» PROBLEM TO SOLVE
Write out every line of the material exactly as it appears.

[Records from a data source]
## Start

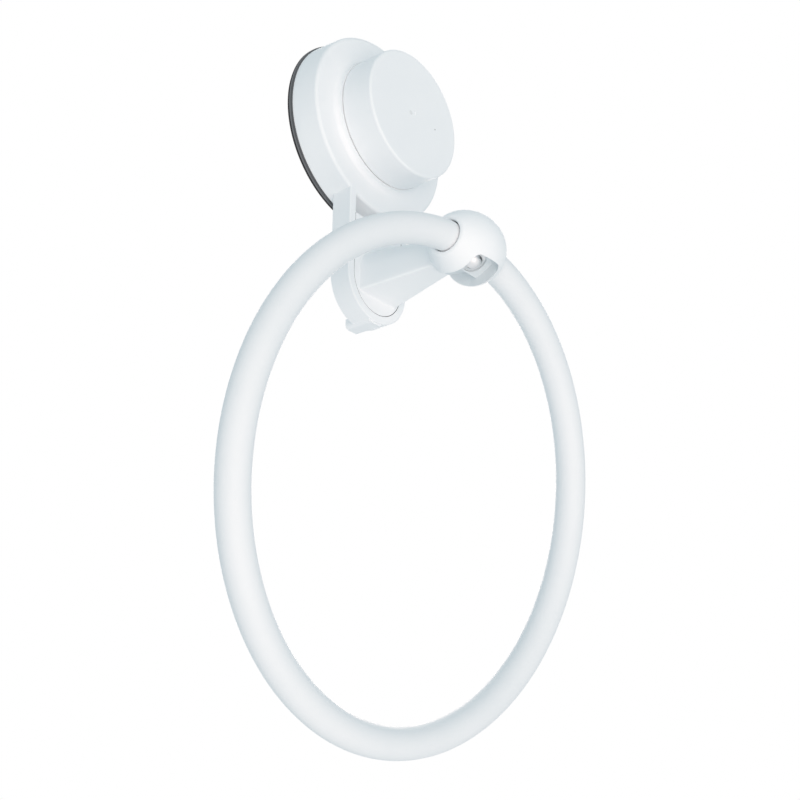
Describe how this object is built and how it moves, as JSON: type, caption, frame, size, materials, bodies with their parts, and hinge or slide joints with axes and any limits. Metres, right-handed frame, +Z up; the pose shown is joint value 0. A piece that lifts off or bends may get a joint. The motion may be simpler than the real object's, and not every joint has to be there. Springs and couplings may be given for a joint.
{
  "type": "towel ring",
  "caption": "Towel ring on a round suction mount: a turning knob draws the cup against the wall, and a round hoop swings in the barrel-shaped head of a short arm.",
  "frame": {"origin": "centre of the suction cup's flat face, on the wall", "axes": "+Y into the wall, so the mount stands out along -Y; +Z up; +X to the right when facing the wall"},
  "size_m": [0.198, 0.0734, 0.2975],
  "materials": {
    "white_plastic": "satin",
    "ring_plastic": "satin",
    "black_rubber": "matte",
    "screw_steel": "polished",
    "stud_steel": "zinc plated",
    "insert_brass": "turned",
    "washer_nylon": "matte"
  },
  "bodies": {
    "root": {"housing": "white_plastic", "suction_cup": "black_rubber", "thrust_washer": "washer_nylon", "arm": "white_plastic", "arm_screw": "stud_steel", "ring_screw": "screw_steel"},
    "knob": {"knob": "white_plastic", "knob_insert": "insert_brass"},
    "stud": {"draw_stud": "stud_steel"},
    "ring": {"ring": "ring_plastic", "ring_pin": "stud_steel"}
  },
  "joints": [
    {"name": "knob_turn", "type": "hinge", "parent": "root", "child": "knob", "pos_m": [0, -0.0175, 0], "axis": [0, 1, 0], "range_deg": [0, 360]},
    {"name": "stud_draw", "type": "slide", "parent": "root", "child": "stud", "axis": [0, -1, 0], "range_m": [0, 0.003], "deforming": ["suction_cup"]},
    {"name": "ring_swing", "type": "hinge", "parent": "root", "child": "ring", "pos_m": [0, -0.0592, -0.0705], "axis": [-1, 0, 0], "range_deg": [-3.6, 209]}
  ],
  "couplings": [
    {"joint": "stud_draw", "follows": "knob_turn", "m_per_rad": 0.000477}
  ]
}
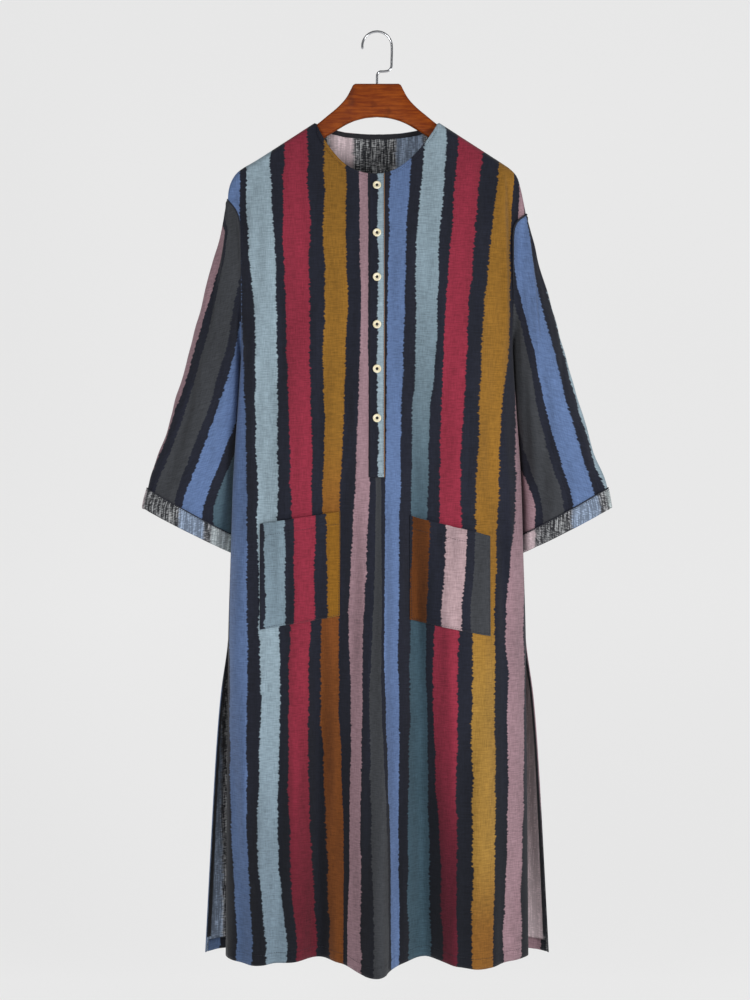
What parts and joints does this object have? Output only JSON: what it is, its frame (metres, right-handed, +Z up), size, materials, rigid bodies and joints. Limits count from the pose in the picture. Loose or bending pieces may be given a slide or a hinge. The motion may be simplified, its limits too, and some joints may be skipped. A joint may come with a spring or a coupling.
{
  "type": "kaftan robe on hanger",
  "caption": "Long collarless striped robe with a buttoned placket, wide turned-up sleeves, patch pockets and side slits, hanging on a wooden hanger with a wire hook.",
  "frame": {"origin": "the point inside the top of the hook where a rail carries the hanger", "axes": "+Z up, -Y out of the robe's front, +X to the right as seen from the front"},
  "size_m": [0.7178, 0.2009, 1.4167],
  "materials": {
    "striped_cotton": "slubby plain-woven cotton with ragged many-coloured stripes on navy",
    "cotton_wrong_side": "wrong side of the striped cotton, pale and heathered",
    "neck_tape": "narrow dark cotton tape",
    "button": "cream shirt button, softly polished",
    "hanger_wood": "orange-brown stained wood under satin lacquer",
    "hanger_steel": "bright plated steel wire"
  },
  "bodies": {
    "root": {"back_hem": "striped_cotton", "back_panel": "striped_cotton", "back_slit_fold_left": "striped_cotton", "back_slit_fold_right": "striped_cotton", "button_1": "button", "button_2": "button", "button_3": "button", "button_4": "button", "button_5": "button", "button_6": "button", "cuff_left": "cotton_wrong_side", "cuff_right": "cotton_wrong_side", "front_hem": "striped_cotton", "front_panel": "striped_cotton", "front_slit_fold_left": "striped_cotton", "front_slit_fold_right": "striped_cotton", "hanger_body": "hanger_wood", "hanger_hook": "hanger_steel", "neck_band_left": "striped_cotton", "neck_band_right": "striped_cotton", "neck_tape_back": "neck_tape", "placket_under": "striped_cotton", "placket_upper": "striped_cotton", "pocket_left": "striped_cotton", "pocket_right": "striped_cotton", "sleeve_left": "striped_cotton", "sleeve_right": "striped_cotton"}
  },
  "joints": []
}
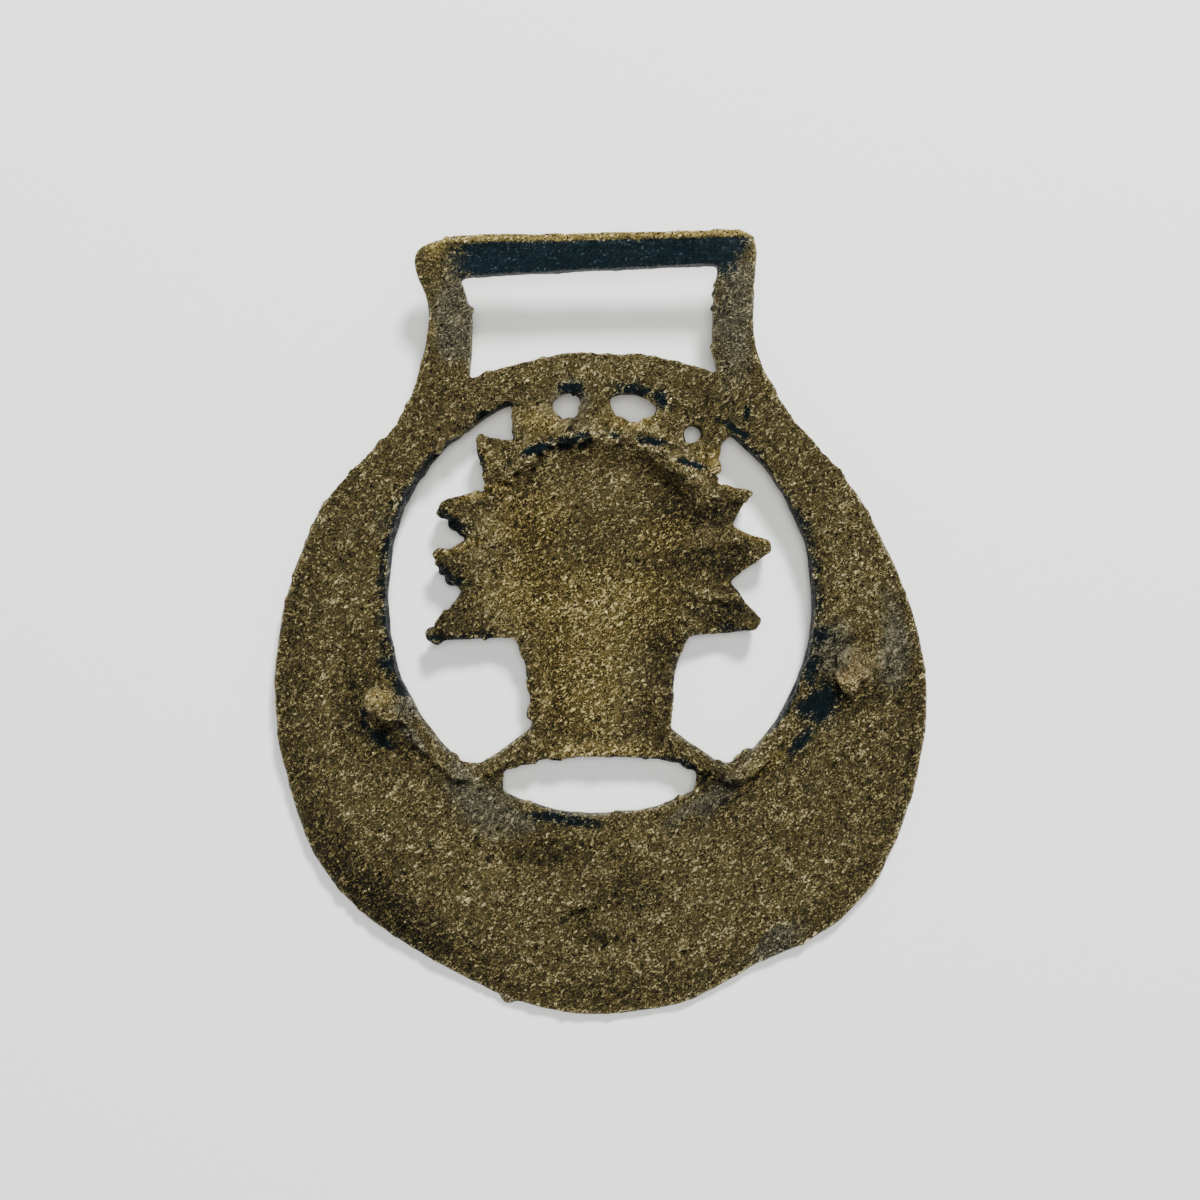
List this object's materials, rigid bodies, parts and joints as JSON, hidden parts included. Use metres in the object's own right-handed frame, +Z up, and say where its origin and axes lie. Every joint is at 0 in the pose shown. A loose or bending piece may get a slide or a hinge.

## End

» WRITTEN SOLUTION
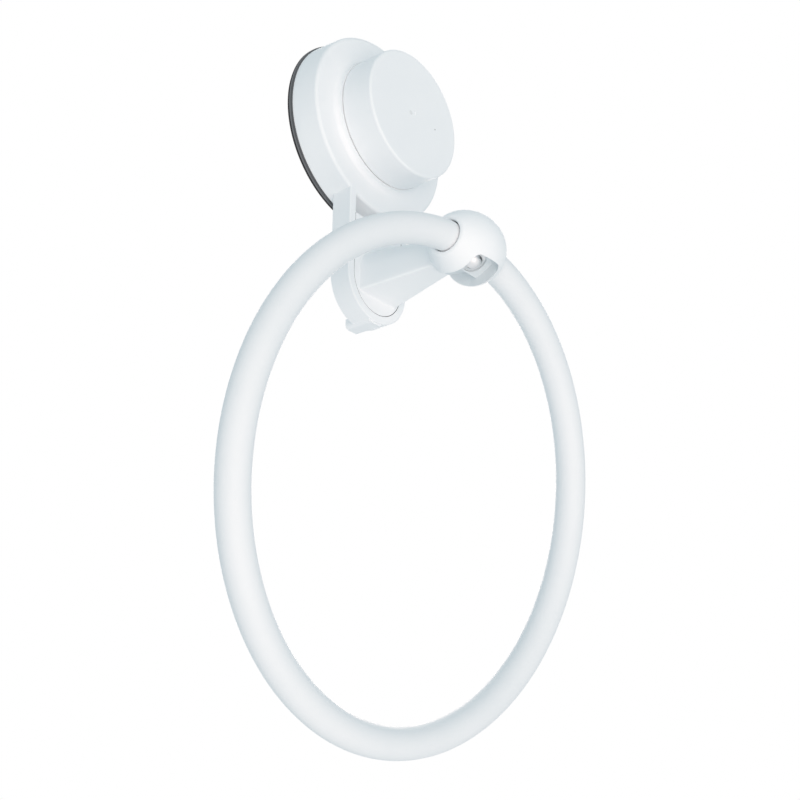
Describe how this object is built and how it moves, as JSON: type, caption, frame, size, materials, bodies with their parts, and hinge or slide joints with axes and any limits. Metres, right-handed frame, +Z up; the pose shown is joint value 0. A piece that lifts off or bends may get a joint. The motion may be simpler than the real object's, and not every joint has to be there. Springs and couplings may be given for a joint.
{
  "type": "towel ring",
  "caption": "Towel ring on a round suction mount: a turning knob draws the cup against the wall, and a round hoop swings in the barrel-shaped head of a short arm.",
  "frame": {"origin": "centre of the suction cup's flat face, on the wall", "axes": "+Y into the wall, so the mount stands out along -Y; +Z up; +X to the right when facing the wall"},
  "size_m": [0.198, 0.0734, 0.2975],
  "materials": {
    "white_plastic": "satin",
    "ring_plastic": "satin",
    "black_rubber": "matte",
    "screw_steel": "polished",
    "stud_steel": "zinc plated",
    "insert_brass": "turned",
    "washer_nylon": "matte"
  },
  "bodies": {
    "root": {"housing": "white_plastic", "suction_cup": "black_rubber", "thrust_washer": "washer_nylon", "arm": "white_plastic", "arm_screw": "stud_steel", "ring_screw": "screw_steel"},
    "knob": {"knob": "white_plastic", "knob_insert": "insert_brass"},
    "stud": {"draw_stud": "stud_steel"},
    "ring": {"ring": "ring_plastic", "ring_pin": "stud_steel"}
  },
  "joints": [
    {"name": "knob_turn", "type": "hinge", "parent": "root", "child": "knob", "pos_m": [0, -0.0175, 0], "axis": [0, 1, 0], "range_deg": [0, 360]},
    {"name": "stud_draw", "type": "slide", "parent": "root", "child": "stud", "axis": [0, -1, 0], "range_m": [0, 0.003], "deforming": ["suction_cup"]},
    {"name": "ring_swing", "type": "hinge", "parent": "root", "child": "ring", "pos_m": [0, -0.0592, -0.0705], "axis": [-1, 0, 0], "range_deg": [-3.6, 209]}
  ],
  "couplings": [
    {"joint": "stud_draw", "follows": "knob_turn", "m_per_rad": 0.000477}
  ]
}
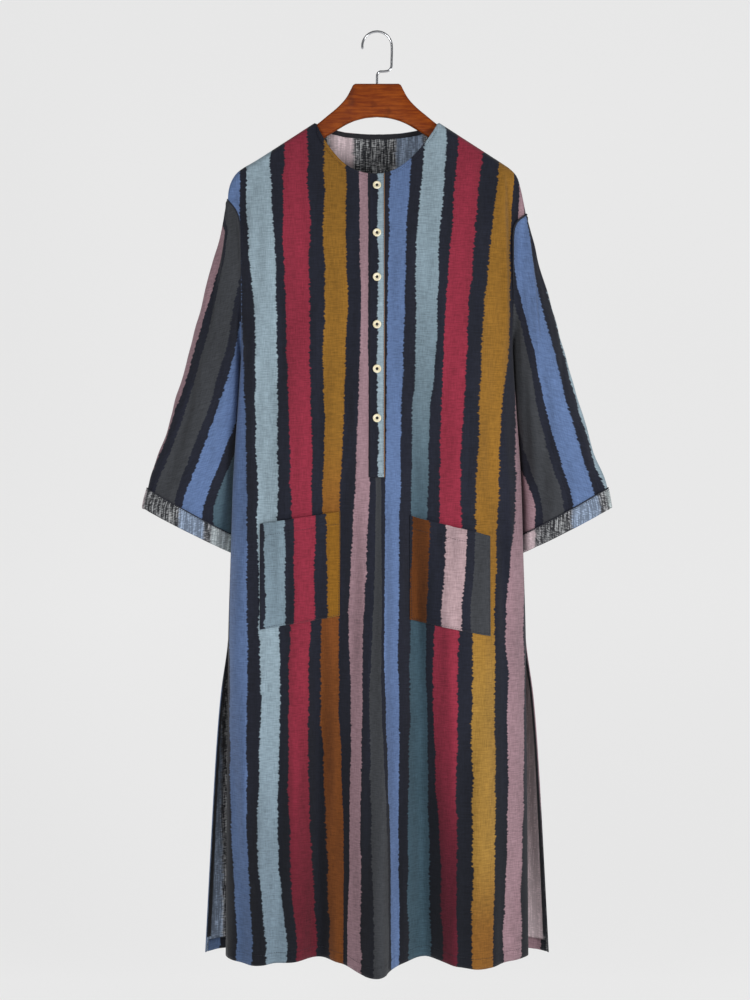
What parts and joints does this object have? Output only JSON: what it is, its frame (metres, right-handed, +Z up), size, materials, rigid bodies and joints. Limits count from the pose in the picture. Loose or bending pieces may be given a slide or a hinge. The motion may be simplified, its limits too, and some joints may be skipped. A joint may come with a spring or a coupling.
{
  "type": "kaftan robe on hanger",
  "caption": "Long collarless striped robe with a buttoned placket, wide turned-up sleeves, patch pockets and side slits, hanging on a wooden hanger with a wire hook.",
  "frame": {"origin": "the point inside the top of the hook where a rail carries the hanger", "axes": "+Z up, -Y out of the robe's front, +X to the right as seen from the front"},
  "size_m": [0.7178, 0.2009, 1.4167],
  "materials": {
    "striped_cotton": "slubby plain-woven cotton with ragged many-coloured stripes on navy",
    "cotton_wrong_side": "wrong side of the striped cotton, pale and heathered",
    "neck_tape": "narrow dark cotton tape",
    "button": "cream shirt button, softly polished",
    "hanger_wood": "orange-brown stained wood under satin lacquer",
    "hanger_steel": "bright plated steel wire"
  },
  "bodies": {
    "root": {"back_hem": "striped_cotton", "back_panel": "striped_cotton", "back_slit_fold_left": "striped_cotton", "back_slit_fold_right": "striped_cotton", "button_1": "button", "button_2": "button", "button_3": "button", "button_4": "button", "button_5": "button", "button_6": "button", "cuff_left": "cotton_wrong_side", "cuff_right": "cotton_wrong_side", "front_hem": "striped_cotton", "front_panel": "striped_cotton", "front_slit_fold_left": "striped_cotton", "front_slit_fold_right": "striped_cotton", "hanger_body": "hanger_wood", "hanger_hook": "hanger_steel", "neck_band_left": "striped_cotton", "neck_band_right": "striped_cotton", "neck_tape_back": "neck_tape", "placket_under": "striped_cotton", "placket_upper": "striped_cotton", "pocket_left": "striped_cotton", "pocket_right": "striped_cotton", "sleeve_left": "striped_cotton", "sleeve_right": "striped_cotton"}
  },
  "joints": []
}
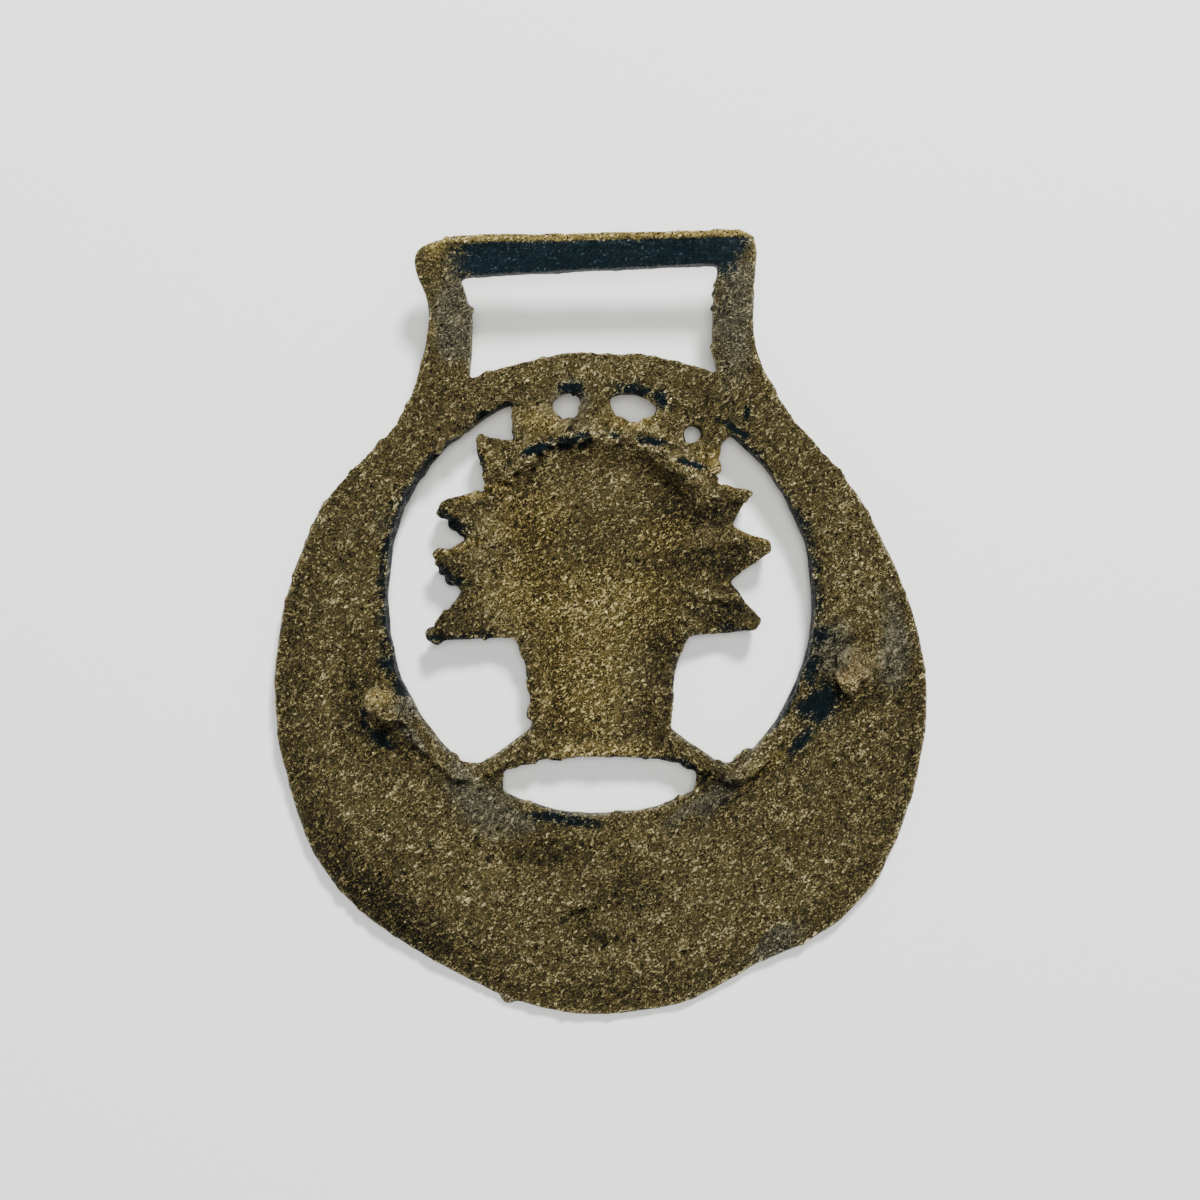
List this object's materials, rigid bodies, parts and joints as JSON, hidden parts included. Use metres in the object's own right-handed frame, +Z up, and say where its origin and axes lie. Every joint is at 0 in the pose shown. A loose or bending piece may get a slide or a hinge.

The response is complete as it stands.